→ **Source material**:
++++
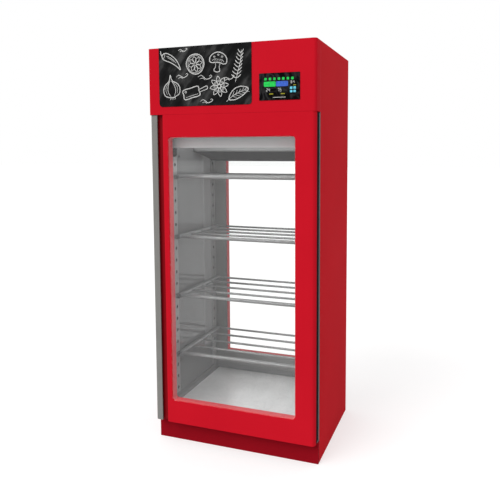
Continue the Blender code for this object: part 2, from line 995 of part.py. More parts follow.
# Compressor: a turned shell on its flange, top to bottom down its outer side
turned = bmesh.new()
shoulder = compressor_height - compressor_dome
profile = [(0, compressor_height)]
for step in range(1, dome_steps + 1):
    angle = pi / 2 * (1 - step / dome_steps)
    profile.append((compressor_radius * cos(angle), shoulder + compressor_dome * sin(angle)))
profile += [
    (compressor_radius, compressor_flange_height),
    (compressor_flange, compressor_flange_height),
    (compressor_flange, 0),
    (0, 0),
]
points = [turned.verts.new((x, 0, z)) for x, z in profile]
for pair in zip(points, points[1:]):
    turned.edges.new(pair)
compressor = settle("compressor", turned, (0, 0, 0), parts, None)
compressor.data.materials.append(paint("compressor", "black enamel"))
compressor.location = (-side + compressor_margin, back - compressor_inset, header_bottom)
screw = compressor.modifiers.new("turn", "SCREW")
screw.steps = compressor_steps
screw.render_steps = compressor_steps
screw.use_merge_vertices = True
screw.merge_threshold = 0.0001

piece(
    "control_box",
    block(
        bmesh.new(),
        (-side + control_margin, front + control_start, header_bottom),
        (-side + control_margin + control_width, front + control_start + control_depth, header_bottom + control_height),
    ),
    "galvanised",
)

# The door turns about this empty, on the hinge pins' axis
door = bpy.data.objects.new("door_hinge", None)
door.location = (hinge_x, hinge_y, door_bottom)
parts.objects.link(door)

# Door skin: the front pressing, the floor of the finger channel, the window rebate and reveal
skin_left = door_left + skin_inset
skin_back = front + skin_depth
skin = pressing(
    "door_skin",
    (skin_left, front, door_bottom),
    (door_right, skin_back, door_top),
    ("+y",),
    sheet,
    "red enamel",
    rounds=(
        ({"x": skin_left, "y": front}, skin_radius_left, 4),
        ({"x": door_right, "y": front}, skin_radius_right, 6),
    ),
    parent=door,
)
channel_start = door_left + grip_wall + gap
shape(
    skin,
    block(bmesh.new(), (channel_start, skin_back - sheet, door_bottom), (skin_left + sheet / 2, skin_back, door_top)),
    "UNION",
)
collar_low, collar_high = grown(window_low, window_high, sheet)
shape(
    skin,
    upright_plate(collar_low, collar_high, front + sheet / 2, front + rebate_depth + sheet, window_radius + sheet),
    "UNION",
)
reveal_low, reveal_high = grown(window_low, window_high, -ledge)
reveal_radius = window_radius - ledge
reveal_outer_low, reveal_outer_high = grown(reveal_low, reveal_high, sheet)
shape(
    skin,
    upright_plate(reveal_outer_low, reveal_outer_high, front + sheet / 2, front + reveal_depth, reveal_radius + sheet),
    "UNION",
)
shape(skin, upright_plate(window_low, window_high, front - overrun, front + rebate_depth, window_radius), "DIFFERENCE")
shape(
    skin,
    upright_plate(reveal_low, reveal_high, front - overrun, front + reveal_depth + overrun, reveal_radius),
    "DIFFERENCE",
)

# Insulated core: a dark band behind the skin, filling it, with the holes for the hinge pins
core_left = door_left + grip_wall + gap
core_right = door_right - core_recess
core_bottom = door_bottom + core_recess
core = piece(
    "door_core",
    block(bmesh.new(), (core_left, skin_back + gap, core_bottom), (core_right, front + reveal_depth, core_top)),
    "dark plastic",
    parent=door,
)
fill_low = (skin_left + sheet + gap, front + sheet + gap, door_bottom + sheet + gap)
fill_high = (door_right - sheet - gap, skin_back + (reveal_depth - skin_depth) / 2, door_top - sheet - gap)
fill = block(bmesh.new(), fill_low, fill_high)
round_off(fill, edges_at(fill, x=fill_low[0], y=fill_low[1]), skin_radius_left - sheet - gap, 4)
round_off(fill, edges_at(fill, x=fill_high[0], y=fill_low[1]), skin_radius_right - sheet - gap, 6)
trim = block(
    bmesh.new(),
    (door_left - overrun, skin_back + gap, core_top),
    (door_right + overrun, skin_back + reveal_depth, door_top + overrun),
)
trim_right = block(
    bmesh.new(),
    (core_right, skin_back + gap, door_bottom - overrun),
    (door_right + overrun, skin_back + reveal_depth, door_top + overrun),
)
shape(core, fill, "UNION")
shape(core, trim, "DIFFERENCE")
shape(core, trim_right, "DIFFERENCE")
bore_low, bore_high = grown(collar_low, collar_high, gap)
shape(
    core,
    upright_plate(bore_low, bore_high, front - overrun, front + reveal_depth + overrun, window_radius + sheet + gap),
    "DIFFERENCE",
)
pin_depth = pin_length + hinge_lift + gap
for end, reach in ((core_top, -pin_depth), (core_bottom, pin_depth)):
    outwards = -overrun if reach > 0 else overrun
    shape(
        core,
        rod(bmesh.new(), (hinge_x, hinge_y, end + outwards), (hinge_x, hinge_y, end + reach), pin_radius + pin_clearance, hinge_sides),
        "DIFFERENCE",
    )

# Inner frame of the door, wider than the reveal, with the second pane and the gasket
frame_start = front + reveal_depth + gap
frame = block(bmesh.new(), (door_left, frame_start, door_bottom), (door_right, door_back, core_top))
inner_frame = piece("door_frame", frame, "grey frame", parent=door)
sight_low, sight_high = grown(window_low, window_high, frame_overlap)
shape(
    inner_frame,
    upright_plate(sight_low, sight_high, frame_start - overrun, door_back + overrun, frame_radius),
    "DIFFERENCE",
)
glass_low, glass_high = grown(window_low, window_high, -gap)
glass_back = front + rebate_depth - gap
piece(
    "door_glass_outer",
    upright_plate(glass_low, glass_high, glass_back - pane, glass_back, window_radius - gap),
    "clear glass",
    parent=door,
)
glass_low, glass_high = grown(sight_low, sight_high, -gap)
piece(
    "door_glass_inner",
    upright_plate(glass_low, glass_high, frame_start, frame_start + pane, frame_radius - gap),
    "clear glass",
    parent=door,
)
seal_low = (door_left + gasket_inset, door_bottom + gasket_inset)
seal_high = (door_right - gasket_inset, core_top - gasket_inset)
seal = piece(
    "door_gasket",
    block(bmesh.new(), (seal_low[0], door_back + gap, seal_low[1]), (seal_high[0], body_front - gap, seal_high[1])),
    "black rubber",
    parent=door,
)
seal_in_low, seal_in_high = grown(seal_low, seal_high, -gasket_width)
shape(
    seal,
    block(
        bmesh.new(),
        (seal_in_low[0], door_back - overrun, seal_in_low[1]),
        (seal_in_high[0], body_front + overrun, seal_in_high[1]),
    ),
    "DIFFERENCE",
)

# Grip profile down the free edge, open towards the finger channel
grip_front = front + grip_setback
folded(
    "door_grip",
    (
        (door_left, front + reveal_depth),
        (door_left, grip_front),
        (door_left + grip_reach, grip_front),
        (door_left + grip_reach, grip_front + grip_return),
    ),
    "z",
    door_bottom,
    door_top,
    grip_wall,
    "grey metal",
    rounds=(({"x": door_left, "y": grip_front}, grip_radius, 6),),
    parent=door,
)

# Hinge brackets: a plate under the header and one on the kick plate, each with its pin
plate_left = hinge_x - hinge_plate_inner
plate_right = hinge_x + hinge_plate_outer
plate_start = hinge_y - hinge_plate_front
top_plate = header_bottom - gap
upper = piece(
    "hinge_bracket_top",
    block(bmesh.new(), (plate_left, plate_start, top_plate - hinge_plate), (plate_right, body_front - gap, top_plate)),
    "galvanised",
)
shape(
    upper,
    rod(
        bmesh.new(),
        (hinge_x, hinge_y, top_plate - hinge_plate / 2),
        (hinge_x, hinge_y, core_top - pin_length),
        pin_radius,
        hinge_sides,
    ),
    "UNION",
)
bottom_plate = door_bottom - hinge_lift
flange_back = front + plinth_recess - gap
lower = piece(
    "hinge_bracket_bottom",
    block(bmesh.new(), (plate_left, plate_start, bottom_plate - hinge_plate), (plate_right, flange_back, bottom_plate)),
    "galvanised",
)
shape(
    lower,
    block(
        bmesh.new(),
        (plate_left, flange_back - hinge_flange, bottom_plate - hinge_plate - hinge_flange_drop),
        (plate_right, flange_back, bottom_plate - hinge_plate / 2),
    ),
    "UNION",
)
shape(
    lower,
    rod(
        bmesh.new(),
        (hinge_x, hinge_y, bottom_plate - hinge_plate / 2),
        (hinge_x, hinge_y, core_bottom + pin_length),
        pin_radius,
        hinge_sides,
    ),
    "UNION",
)
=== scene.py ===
import random
from math import cos, pi, radians, sin

import bmesh
import bpy
from mathutils import Matrix, Vector


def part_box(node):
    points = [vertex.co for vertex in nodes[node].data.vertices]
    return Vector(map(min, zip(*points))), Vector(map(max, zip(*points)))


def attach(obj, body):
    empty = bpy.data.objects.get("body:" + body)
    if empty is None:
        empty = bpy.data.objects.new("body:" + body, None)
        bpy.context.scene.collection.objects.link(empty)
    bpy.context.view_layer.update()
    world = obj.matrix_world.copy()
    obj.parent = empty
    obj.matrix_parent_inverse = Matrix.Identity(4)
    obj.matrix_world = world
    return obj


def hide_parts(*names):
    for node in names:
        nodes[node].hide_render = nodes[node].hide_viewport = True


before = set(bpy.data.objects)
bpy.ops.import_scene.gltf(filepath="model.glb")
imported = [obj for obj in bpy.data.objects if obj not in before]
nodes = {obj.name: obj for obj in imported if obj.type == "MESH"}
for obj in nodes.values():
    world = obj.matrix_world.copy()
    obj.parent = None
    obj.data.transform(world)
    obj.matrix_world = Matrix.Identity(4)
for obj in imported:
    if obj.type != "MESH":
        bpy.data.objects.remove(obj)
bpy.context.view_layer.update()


# Base: two channel rails of galvanised sheet under the floor, the set-back kick plate in front of them
# and a plain sheet behind. All are screwed together from inside. The kick plate and the sheet behind
# are enamelled in the body's red at about half its brightness: painted shade under the door's overhang.
def add(tree, kind, sockets=(), **settings):
    """Adds a node: settings are its own options, sockets its inputs, each a value or another node's output."""
    made = tree.nodes.new(kind)
    for name, value in settings.items():
        setattr(made, name, value)
    for socket, value in dict(sockets).items():
        if isinstance(value, bpy.types.NodeSocket):
            tree.links.new(value, made.inputs[socket])
        else:
            made.inputs[socket].default_value = value
    return made


def new_finish(name, **sockets):
    """A material with a Principled shader: gives the material, its node tree and the shader."""
    made = bpy.data.materials.new(name)
    made.use_nodes = True
    shader = made.node_tree.nodes["Principled BSDF"]
    for socket, value in sockets.items():
        shader.inputs[socket.replace("_", " ")].default_value = value
    return made, made.node_tree, shader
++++
→ **Task**:
Identify and list each line with the word "empty".

→ **Solution to this task**:
# The door turns about this empty, on the hinge pins' axis
    empty = bpy.data.objects.get("body:" + body)
    if empty is None:
        empty = bpy.data.objects.new("body:" + body, None)
        bpy.context.scene.collection.objects.link(empty)
    obj.parent = empty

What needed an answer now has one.